START INFORMATION GIVEN
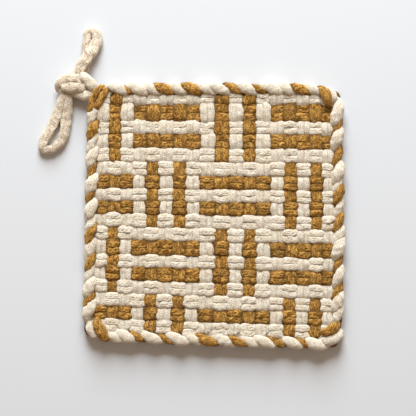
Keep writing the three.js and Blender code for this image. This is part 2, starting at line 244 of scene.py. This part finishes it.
RING_HEIGHT = 4.6  # the most that the ring's section is tall
RING_PRESSED = 9.0  # boxiness on the side where its other strand lies
RING_TIP = 2  # rows at the end of each half, where one strand turns into the other
# The last loop's end reaches from the mat's corner into the knot, by x, y, height and width.
CORNER_END = (
    (-69.5, 69.6, 4.0, 5.4),
    (-72.8, 71.0, 4.6, 6.0),
    (-76.2, 71.2, 5.2, 6.6),
    (-80.2, 71.9, 5.0, 6.0),
    (-84.4, 73.8, 3.8, 5.0),
    (-85.6, 77.8, 3.6, 5.0),
    (-84.2, 81.2, 3.0, 4.6),
    (-81.4, 83.2, 3.4, 4.6),
    (-78.6, 83.2, 5.4, 4.8),
    (-76.4, 81.4, 6.8, 5.6),
    (-74.2, 79.0, 7.0, 6.6),
    (-72.0, 76.6, 6.6, 6.4),
    (-69.4, 74.2, 5.0, 5.4),
)

# Fineness of the meshes
SIDES = 20
STEP = 0.8
STEEP = 0.8  # the share of climb in a strand's way above which its section isn't set upright

# Relief of the tubing. Each kind of fold has a number of folds around the tubing, a usual
# length along it and a depth, and comes in a few waves that each have a length of their own.
FOLDS = (
    {"around": 1, "length": 9.0, "depth": 0.07},
    {"around": 2, "length": 6.0, "depth": 0.07},
    {"around": 3, "length": 5.0, "depth": 0.05},
    {"around": 5, "length": 4.0, "depth": 0.03},
)
FOLD_WAVES = 3
FOLD_RANGE = (0.6, 1.6)  # fewest and most waves along a piece, in its usual number
LUMPS = 0.16  # unevenness from point to point
# Painted shade in the creases between crossings, set by a strand's height: a strand gets none
# this far above and below the height about which it goes up and down, and gets all of it when
# it is nearer by the depth below.
CREST = 3.5
CREASE_SHADE_DEPTH = 0.9
SEED = 18
MAP_STARTS = 1000  # how many knit stitches a piece's map may start at

# The columns of a strand's course, which has a row for each station: its place, the section's
# width and height, its boxiness on the free and on the pressed side, the distance to the plane
# where the loop's other strand presses on it, the direction to that strand, and the height
# about which the strand goes up and down
PLACE, WIDTH, HEIGHT = slice(0, 3), slice(3, 4), slice(4, 5)
FREE, PRESSED, WALL = slice(5, 6), slice(6, 7), slice(7, 8)
OTHER, LEVEL = slice(8, 10), slice(10, 11)


def bow(side, t):
    """A bow through three values that stand at t = 0, t = 0.5 and t = 1."""
    start, middle, end = side
    return start * (1 - t) * (1 - 2 * t) + middle * 4 * t * (1 - t) + end * t * (2 * t - 1)


def share_before(widths, place):
    """The share of a side that lies before a place on it, counted in loops."""
    covered = np.concatenate([[0], np.cumsum(widths)]) / np.sum(widths)
    return np.interp(place, np.arange(len(covered)), covered)


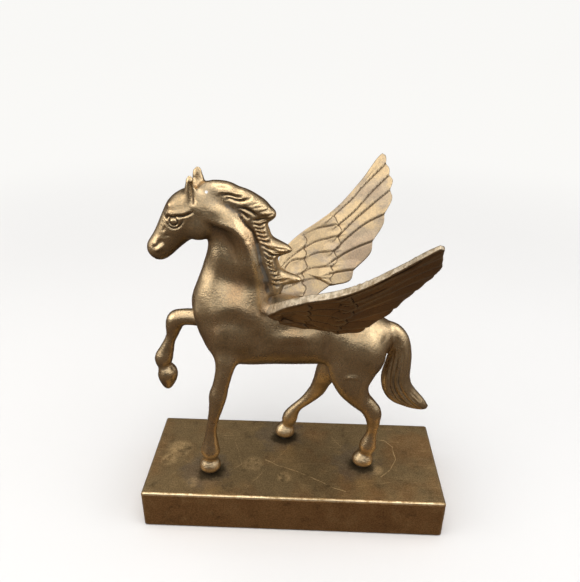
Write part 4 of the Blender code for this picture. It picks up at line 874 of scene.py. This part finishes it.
def cast_brass(name, colour, patina, wing=False):
    """Satin antique brass: worn high spots, dark patina with painted shade in the hollows, painted shade on downward
    faces, sandy casting grain and tarnish; on wings also painted shade over the outer faces.
    """
    finish = Finish(name)
    cloud = finish.noise(70, 3)
    grain = finish.noise(1900, 2)
    speck = finish.noise(520, 4, roughness=0.7)
    tarnish = finish.noise(160, 4, roughness=0.62)
    hollow = finish.ramp(finish.pattern("hollow") + (speck - 0.5) * 0.8, 0.25, 1.7)
    valley = finish.ramp(finish.pattern("valley"), 0.05, 0.9)
    worn = finish.ramp(finish.pattern("hollow") * -1.0 + (speck - 0.5) * 0.5, 0.25, 1.5)
    dark = tuple(channel * 0.35 for channel in patina) + (1,)
    red = (colour[0] * 0.78, colour[1] * 0.55, colour[2] * 0.42, 1)
    pale = tuple(min(1.0, channel * 1.28) for channel in colour[:3]) + (1,)
    tone = finish.mix(finish.ramp(cloud, 0.55, 0.75) * 0.4, (*colour, 1), red)
    tone = finish.mix(valley * 0.5, tone, red)
    tone = finish.mix(finish.ramp(tarnish, 0.5, 0.75) * 0.4, tone, (*patina, 1))
    tone = finish.mix(worn * 0.45, tone, pale)
    rough = 0.29 + (tarnish - 0.5) * 0.2 + hollow * 0.25 - worn * 0.06
    if wing:
        grey = tuple(channel * factor for channel, factor in zip(colour, (0.62, 0.70, 0.98))) + (1,)
        patches = finish.ramp(tarnish + (cloud - 0.5) * 0.8, 0.42, 0.62)
        tone = finish.mix(patches * 0.5, tone, grey)
        # Patina in the feather grooves, partly painted shade
        tone = finish.mix(hollow * 0.75, tone, (*patina, 1))
        # Painted shade over the outer faces, left lighter on the ridges as a painted highlight
        outer = finish.pattern("outer")
        brown = (patina[0] * 2.5, patina[1] * 2.2, patina[2] * 2.1, 1)
        ridge = finish.ramp(finish.pattern("hollow") * -1.0 + (speck - 0.5) * 0.3, 0.0, 0.5)
        tone = finish.mix(outer * (0.85 - ridge * 0.6), tone, brown)
        # Painted shade in the grooves of the outer faces
        groove = finish.ramp(finish.pattern("hollow") + (speck - 0.5) * 0.3, 0.05, 0.6)
        tone = finish.mix(outer * groove * 0.9, tone, dark)
        edge = finish.pattern("edge")
        tone = finish.mix(edge * 0.75, tone, finish.mix(finish.ramp(speck, 0.35, 0.65), (0.34, 0.27, 0.17, 1), (0.86, 0.76, 0.58, 1)))
        rough = rough + 0.14 + edge * 0.12
        metallic = 1.0 - hollow * 0.5 - edge * 0.45
    else:
        # Dark patina in the hollows and carved lines, deepened as painted shade
        tone = finish.mix(hollow * 0.92, tone, dark)
        # Painted shade: faces turning downwards darkened towards deep brown
        tone = finish.mix(finish.pattern("under") * 0.85, tone, (0.10, 0.078, 0.05, 1))
        residue = None
        for place, radius in RESIDUE:
            patch = near(finish, place, radius, tarnish)
            residue = patch if residue is None else finish.maths("MAXIMUM", residue, patch)
        seam = finish.ramp(finish.pattern("hollow") + (speck - 0.5) * 1.6, 0.1, 1.2)
        residue = residue * (0.3 + seam * 0.4)
        tone = finish.mix(residue, tone, (0.21, 0.19, 0.155, 1))
        tone = finish.mix(near(finish, FLECK, 0.0006, speck), tone, (0.85, 0.87, 0.88, 1))
        rough = rough + residue * 0.3
        metallic = 1.0 - hollow * 0.5 - residue * 0.3
    pits = finish.ramp(speck, 0.7, 0.78)
    tone = finish.mix(pits * 0.45, tone, dark)
    tone = finish.mix(0.3, tone, finish.mix(finish.ramp(grain, 0.35, 0.65), dark, pale), "MULTIPLY")
    normal = finish.bump(grain, 0.7, 0.00014)
    normal = finish.bump(speck, 0.45, 0.00016, normal)
    return finish.done(Base_Color=tone, Metallic=metallic, Roughness=rough, Normal=normal)


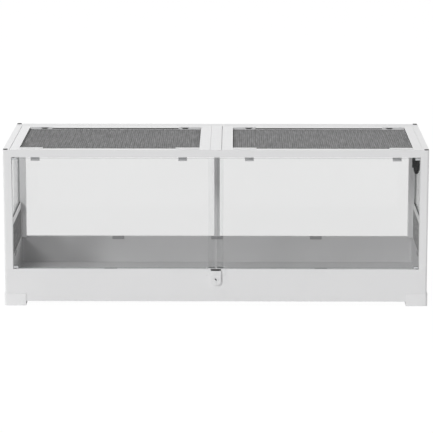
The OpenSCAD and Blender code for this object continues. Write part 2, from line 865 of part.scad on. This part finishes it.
END INFORMATION GIVEN
PROBLEM REQUIREMENTS = Please copy only these lines, exactly: the first line of the records through the line containing "STEEP = 0.8", ends included.

COMPLETE RESPONSE =
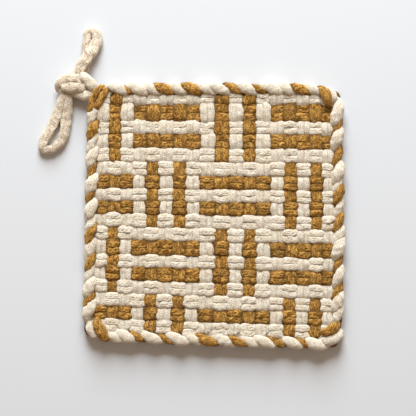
Keep writing the three.js and Blender code for this image. This is part 2, starting at line 244 of scene.py. This part finishes it.
RING_HEIGHT = 4.6  # the most that the ring's section is tall
RING_PRESSED = 9.0  # boxiness on the side where its other strand lies
RING_TIP = 2  # rows at the end of each half, where one strand turns into the other
# The last loop's end reaches from the mat's corner into the knot, by x, y, height and width.
CORNER_END = (
    (-69.5, 69.6, 4.0, 5.4),
    (-72.8, 71.0, 4.6, 6.0),
    (-76.2, 71.2, 5.2, 6.6),
    (-80.2, 71.9, 5.0, 6.0),
    (-84.4, 73.8, 3.8, 5.0),
    (-85.6, 77.8, 3.6, 5.0),
    (-84.2, 81.2, 3.0, 4.6),
    (-81.4, 83.2, 3.4, 4.6),
    (-78.6, 83.2, 5.4, 4.8),
    (-76.4, 81.4, 6.8, 5.6),
    (-74.2, 79.0, 7.0, 6.6),
    (-72.0, 76.6, 6.6, 6.4),
    (-69.4, 74.2, 5.0, 5.4),
)

# Fineness of the meshes
SIDES = 20
STEP = 0.8
STEEP = 0.8  # the share of climb in a strand's way above which its section isn't set upright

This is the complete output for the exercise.